▶ _Data for this exercise_
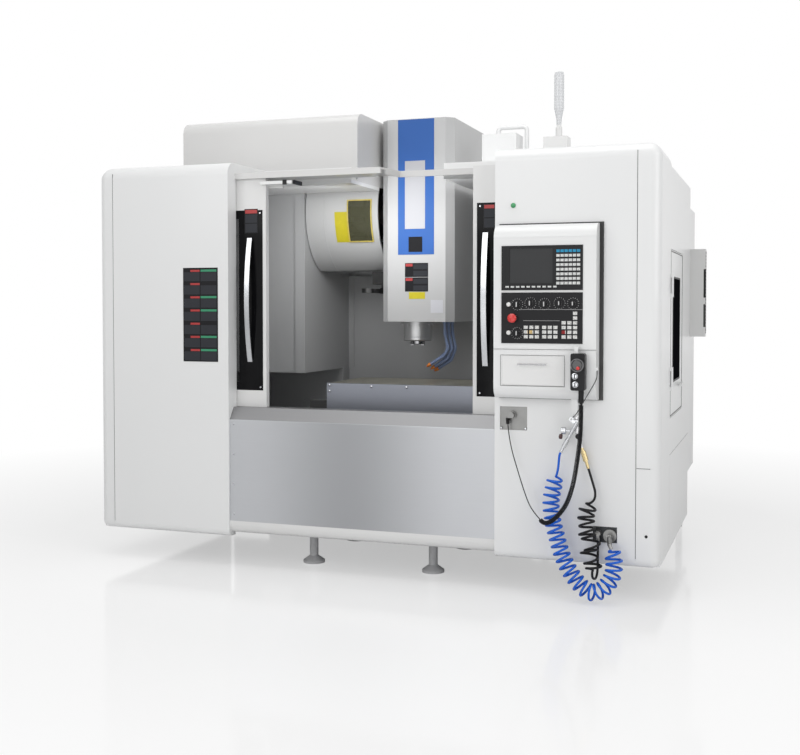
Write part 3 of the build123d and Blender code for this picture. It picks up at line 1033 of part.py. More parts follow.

--

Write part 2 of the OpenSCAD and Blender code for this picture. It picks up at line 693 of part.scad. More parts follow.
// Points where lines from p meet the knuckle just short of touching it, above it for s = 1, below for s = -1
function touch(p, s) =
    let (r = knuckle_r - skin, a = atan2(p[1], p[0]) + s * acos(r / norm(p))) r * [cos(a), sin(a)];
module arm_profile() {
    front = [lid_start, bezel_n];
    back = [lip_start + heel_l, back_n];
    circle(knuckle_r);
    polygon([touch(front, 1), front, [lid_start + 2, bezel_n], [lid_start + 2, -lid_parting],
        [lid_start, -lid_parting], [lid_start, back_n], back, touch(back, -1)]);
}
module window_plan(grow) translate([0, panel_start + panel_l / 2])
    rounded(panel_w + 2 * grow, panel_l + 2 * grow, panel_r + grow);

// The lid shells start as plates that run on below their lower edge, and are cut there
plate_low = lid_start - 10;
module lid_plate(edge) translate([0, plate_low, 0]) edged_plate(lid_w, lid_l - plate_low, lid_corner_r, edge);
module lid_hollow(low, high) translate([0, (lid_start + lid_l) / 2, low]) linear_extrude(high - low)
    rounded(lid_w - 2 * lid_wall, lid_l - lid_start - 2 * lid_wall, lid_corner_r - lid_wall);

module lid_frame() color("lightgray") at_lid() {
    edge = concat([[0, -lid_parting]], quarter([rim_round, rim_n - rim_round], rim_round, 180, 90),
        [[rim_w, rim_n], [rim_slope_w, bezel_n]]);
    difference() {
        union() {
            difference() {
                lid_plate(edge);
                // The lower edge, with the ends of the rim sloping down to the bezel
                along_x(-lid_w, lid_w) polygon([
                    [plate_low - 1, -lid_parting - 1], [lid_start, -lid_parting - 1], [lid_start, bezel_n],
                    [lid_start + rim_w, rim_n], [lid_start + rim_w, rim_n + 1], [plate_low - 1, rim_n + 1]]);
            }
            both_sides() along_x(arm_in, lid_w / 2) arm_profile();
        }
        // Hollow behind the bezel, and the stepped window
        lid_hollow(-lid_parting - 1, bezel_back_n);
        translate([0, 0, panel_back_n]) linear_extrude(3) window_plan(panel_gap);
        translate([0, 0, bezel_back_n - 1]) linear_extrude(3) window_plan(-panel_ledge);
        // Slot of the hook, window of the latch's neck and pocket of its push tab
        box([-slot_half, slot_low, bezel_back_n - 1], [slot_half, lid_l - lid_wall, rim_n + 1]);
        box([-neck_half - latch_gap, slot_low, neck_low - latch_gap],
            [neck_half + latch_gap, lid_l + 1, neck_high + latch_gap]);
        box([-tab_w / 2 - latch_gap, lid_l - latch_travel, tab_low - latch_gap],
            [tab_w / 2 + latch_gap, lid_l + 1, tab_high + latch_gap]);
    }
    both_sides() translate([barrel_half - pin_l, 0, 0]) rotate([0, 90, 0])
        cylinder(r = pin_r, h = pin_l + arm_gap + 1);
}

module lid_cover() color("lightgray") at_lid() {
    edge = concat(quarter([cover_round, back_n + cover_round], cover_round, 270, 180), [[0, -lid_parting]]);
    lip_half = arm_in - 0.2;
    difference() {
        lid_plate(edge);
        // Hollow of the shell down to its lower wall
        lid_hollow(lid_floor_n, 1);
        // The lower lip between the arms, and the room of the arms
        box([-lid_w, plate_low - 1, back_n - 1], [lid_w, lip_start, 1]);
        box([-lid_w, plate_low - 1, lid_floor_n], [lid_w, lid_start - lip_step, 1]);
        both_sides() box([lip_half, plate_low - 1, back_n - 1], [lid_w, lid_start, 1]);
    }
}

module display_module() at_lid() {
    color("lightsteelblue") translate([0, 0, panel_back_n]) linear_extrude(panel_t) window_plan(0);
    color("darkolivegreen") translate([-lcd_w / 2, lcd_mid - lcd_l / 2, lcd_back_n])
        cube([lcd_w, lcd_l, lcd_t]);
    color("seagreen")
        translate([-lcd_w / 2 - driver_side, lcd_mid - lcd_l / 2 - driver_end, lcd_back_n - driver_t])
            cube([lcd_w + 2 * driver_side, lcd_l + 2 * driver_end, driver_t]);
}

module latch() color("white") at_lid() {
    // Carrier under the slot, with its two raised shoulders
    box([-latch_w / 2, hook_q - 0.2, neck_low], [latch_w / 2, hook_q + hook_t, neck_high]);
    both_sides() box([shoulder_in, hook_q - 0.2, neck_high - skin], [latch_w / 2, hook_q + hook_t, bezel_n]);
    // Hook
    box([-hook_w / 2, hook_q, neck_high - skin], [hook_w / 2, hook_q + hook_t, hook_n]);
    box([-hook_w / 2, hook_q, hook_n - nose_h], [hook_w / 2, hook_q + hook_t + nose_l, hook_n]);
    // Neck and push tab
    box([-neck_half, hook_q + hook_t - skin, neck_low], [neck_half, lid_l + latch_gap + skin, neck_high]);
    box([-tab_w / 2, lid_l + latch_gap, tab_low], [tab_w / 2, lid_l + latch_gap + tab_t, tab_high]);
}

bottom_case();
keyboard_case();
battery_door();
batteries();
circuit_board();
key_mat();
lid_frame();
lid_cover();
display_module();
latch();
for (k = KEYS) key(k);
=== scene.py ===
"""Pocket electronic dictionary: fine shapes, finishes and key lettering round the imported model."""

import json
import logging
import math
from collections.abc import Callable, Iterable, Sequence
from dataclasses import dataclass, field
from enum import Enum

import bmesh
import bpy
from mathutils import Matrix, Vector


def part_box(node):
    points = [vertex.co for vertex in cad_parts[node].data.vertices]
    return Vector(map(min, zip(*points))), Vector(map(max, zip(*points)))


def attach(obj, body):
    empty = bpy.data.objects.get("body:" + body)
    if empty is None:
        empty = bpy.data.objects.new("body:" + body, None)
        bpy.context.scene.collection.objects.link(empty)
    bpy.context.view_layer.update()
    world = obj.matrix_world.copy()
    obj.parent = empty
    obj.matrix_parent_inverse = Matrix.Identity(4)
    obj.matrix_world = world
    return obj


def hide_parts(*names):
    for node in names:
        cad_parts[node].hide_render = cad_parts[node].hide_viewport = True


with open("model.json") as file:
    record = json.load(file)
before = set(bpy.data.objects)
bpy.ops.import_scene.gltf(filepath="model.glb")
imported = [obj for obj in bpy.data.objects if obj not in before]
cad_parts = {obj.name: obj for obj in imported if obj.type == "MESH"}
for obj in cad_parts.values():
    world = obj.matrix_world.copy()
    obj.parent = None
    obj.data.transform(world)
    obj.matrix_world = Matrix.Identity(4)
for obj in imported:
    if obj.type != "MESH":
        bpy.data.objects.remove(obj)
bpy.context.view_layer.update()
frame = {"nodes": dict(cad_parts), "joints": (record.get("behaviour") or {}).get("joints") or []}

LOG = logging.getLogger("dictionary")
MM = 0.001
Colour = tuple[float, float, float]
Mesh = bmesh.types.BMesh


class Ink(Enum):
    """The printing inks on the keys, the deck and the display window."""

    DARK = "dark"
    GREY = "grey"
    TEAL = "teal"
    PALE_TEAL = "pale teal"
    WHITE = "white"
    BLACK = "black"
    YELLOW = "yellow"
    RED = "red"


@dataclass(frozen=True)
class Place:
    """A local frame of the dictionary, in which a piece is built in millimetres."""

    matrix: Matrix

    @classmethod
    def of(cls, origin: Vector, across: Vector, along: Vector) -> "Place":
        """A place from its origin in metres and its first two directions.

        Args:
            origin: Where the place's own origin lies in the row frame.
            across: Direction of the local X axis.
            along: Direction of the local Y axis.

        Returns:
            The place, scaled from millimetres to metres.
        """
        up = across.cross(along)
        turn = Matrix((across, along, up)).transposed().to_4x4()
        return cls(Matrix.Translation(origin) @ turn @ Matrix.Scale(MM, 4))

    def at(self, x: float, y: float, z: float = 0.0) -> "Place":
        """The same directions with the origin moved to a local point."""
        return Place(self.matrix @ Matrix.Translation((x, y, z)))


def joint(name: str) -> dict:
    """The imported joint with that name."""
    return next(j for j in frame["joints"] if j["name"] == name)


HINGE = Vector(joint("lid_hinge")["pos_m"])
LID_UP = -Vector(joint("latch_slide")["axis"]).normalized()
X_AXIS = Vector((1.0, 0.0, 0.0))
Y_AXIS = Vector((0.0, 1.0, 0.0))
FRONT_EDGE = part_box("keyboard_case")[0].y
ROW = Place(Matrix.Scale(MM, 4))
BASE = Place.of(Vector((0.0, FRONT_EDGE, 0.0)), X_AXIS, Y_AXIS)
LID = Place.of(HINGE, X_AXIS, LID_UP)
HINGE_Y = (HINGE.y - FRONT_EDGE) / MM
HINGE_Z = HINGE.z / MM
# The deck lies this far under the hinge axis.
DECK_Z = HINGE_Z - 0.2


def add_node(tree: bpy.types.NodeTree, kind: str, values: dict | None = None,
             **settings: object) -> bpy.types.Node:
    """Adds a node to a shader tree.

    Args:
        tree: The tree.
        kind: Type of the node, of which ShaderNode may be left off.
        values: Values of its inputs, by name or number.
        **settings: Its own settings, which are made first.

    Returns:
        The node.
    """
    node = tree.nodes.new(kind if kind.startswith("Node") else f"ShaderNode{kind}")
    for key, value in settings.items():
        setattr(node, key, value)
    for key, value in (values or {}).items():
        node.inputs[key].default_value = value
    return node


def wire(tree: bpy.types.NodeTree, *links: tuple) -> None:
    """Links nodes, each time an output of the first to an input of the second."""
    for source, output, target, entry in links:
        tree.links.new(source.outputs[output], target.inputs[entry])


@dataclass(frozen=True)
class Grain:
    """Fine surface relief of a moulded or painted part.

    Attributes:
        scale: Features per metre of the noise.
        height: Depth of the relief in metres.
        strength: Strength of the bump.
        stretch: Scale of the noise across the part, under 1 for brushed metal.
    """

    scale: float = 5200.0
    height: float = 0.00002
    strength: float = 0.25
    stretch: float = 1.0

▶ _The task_
Locate each line with the word "body" and copy it.

▶ _Solution for this exercise_
def attach(obj, body):
    empty = bpy.data.objects.get("body:" + body)
        empty = bpy.data.objects.new("body:" + body, None)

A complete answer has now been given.